Le Synge Bleu said...

baby, you're not crazy, and we had talked about you wanting to go back to therapy...i think its just because it was suggested that this makes you feel somehow fucked up. you're not. but it is a good idea to go see someone (as you well know, and i thank you heartily for the nudging that i am now attempting to return).

my most wonderful big sis in the whole world, of course you are obsessed with dead parents and want to run away - you're making a huge life comittment and you're scared that you will put in so much soul investment and he will go away - intentionally or not. there's a huge history of abandonment issues that have never been totally worked through and the mountain has just grown bigger and bigger with the deaths of your parents.

of course you are going through all this, it doesn't mean you're crazy my dear, it means you are (gasp!) human. but these issues do need to be dealt with and worked through, with someone qualified to bring awareness to where behavior stems but cool enough to click into your personal modus operendi.

j and sarachkah and i were actually talking for a while about therapy and therapists and how its an ongoing peeling away at the layers of an onion - which of course sometimes makes you cry, and some layers are tougher than others. the heart of the onion remains unscathed and undamaged by whatever external forces wear away at the outside.

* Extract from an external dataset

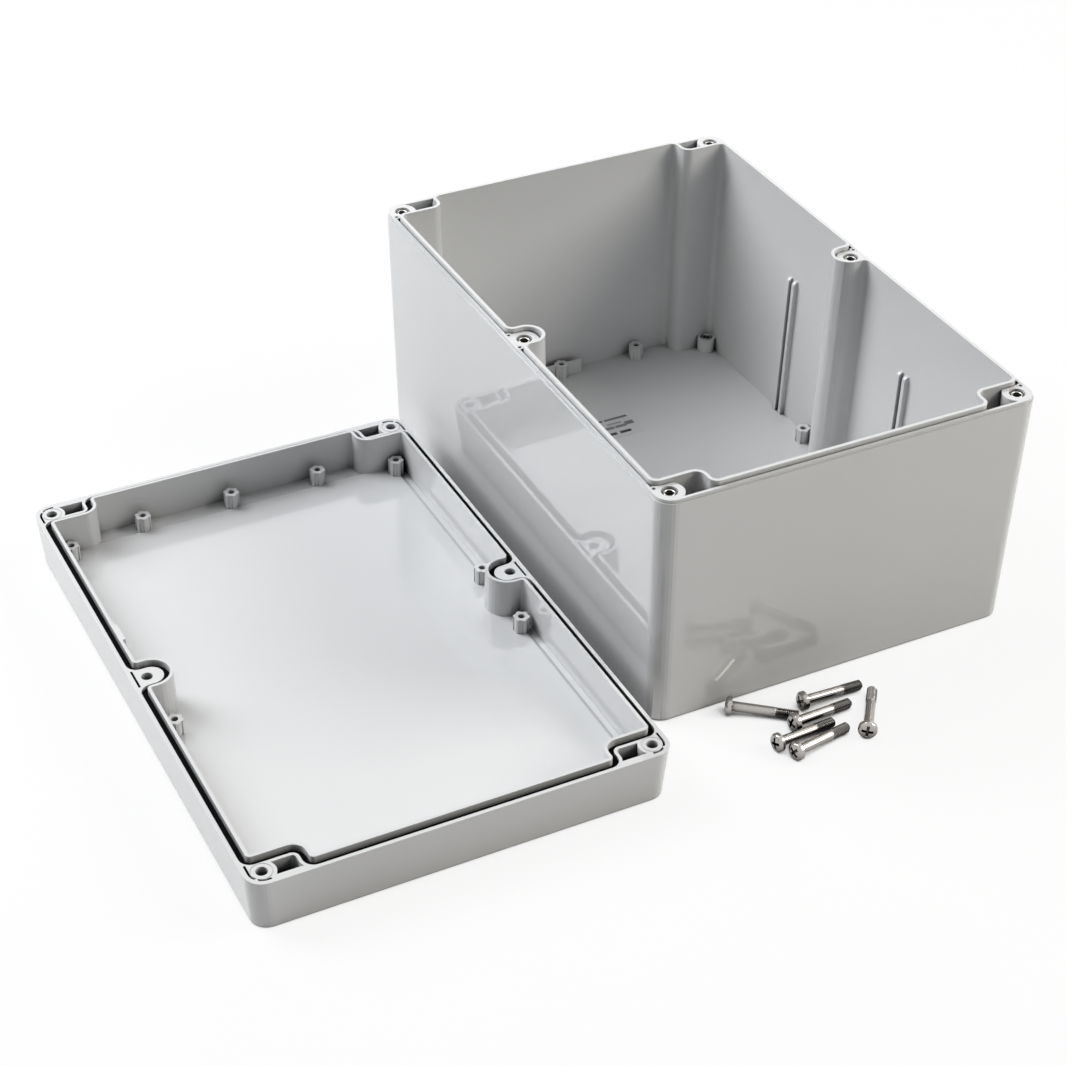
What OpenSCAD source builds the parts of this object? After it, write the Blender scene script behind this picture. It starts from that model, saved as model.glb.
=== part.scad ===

my therapist keeps telling me that one's true self- the core and heart of being and higher self, cannot be damaged by life crap. your core remains the essence of you. it is your strength and centeredness. water cannot drown it; fire cannot burn it. it is whole and intact. which means that at your core, you are whole and intact and undamaged by life.

we just need guidance in accessing and getting closer to that core.

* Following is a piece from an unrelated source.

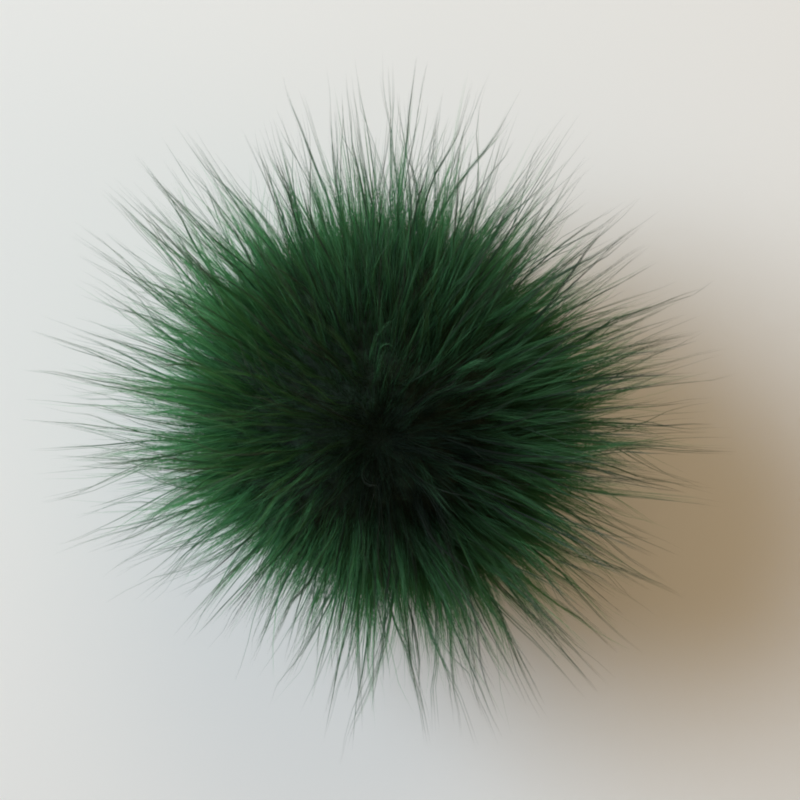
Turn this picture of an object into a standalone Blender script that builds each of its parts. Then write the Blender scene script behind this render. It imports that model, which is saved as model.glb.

the peeling away of the layers of the onion, if you will, to find the core.

water cannot drown it; fire cannot burn it. and you are not damaged or crazy. you are beautiful, and so very loved.

Roxanne said...

Oh, I've done stuff like that to Marc. Well, I didn't pass out in a backyard or anything. But I have tested him before...just wanting to see how much of a shithead I can be before he will stop loving me. So far he never has. I always feel bad about it afterwards and end up crying.

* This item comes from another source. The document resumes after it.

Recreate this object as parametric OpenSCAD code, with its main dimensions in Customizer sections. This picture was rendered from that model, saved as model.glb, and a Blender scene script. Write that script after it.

BTW, 390K in Richmond will not buy you a house with 3 acres and an elevator. It won't even buy you a McMansion in Twin Hickory with a postage stamp sized lot. But it would probably buy you our house, plus a little extra. Our house alone has gone up about 50K over the last year.

Roxanne said...

Synge,
You must have a better therapist than I do. I just go in and talk about my problems and she says...well, we'll have to work on that...and then we never do.

MAH said...

I must agree with Vixanne, I have totally pushed someone I love as far as I can just to test them and not necessarily a lover. I've done this to Vixanne many times. I think it is human. But I also think that it's a pretty dangerous game. For some reason, I thought you were currently in therapy, being the huge fan of it that you are. I bet my therapist would say insightful things like Synge's if I actually let her talk. I'm working on that. And you are loved. Not just by J, but by all of us.

MAH

Le Synge Bleu said...

i don't exactly love the process when its hard (ie this week) but i still love the therapist...who called yesterday to see how i was doing and checked up on my functioning ability/sleeping ability (she sent me home with kava kava tea)/general state and mindset and reassured me 1000 times that i'm doing wonderfully in my journey and explorations and that i will most definitely be ok and i am ok. i also can see how its very useful and how you have to go through the hard to get the useful...but my therapist is pretty damn good about phrasing things in the exact perfect way i can understand them.

but vix, she's way too new agey for you.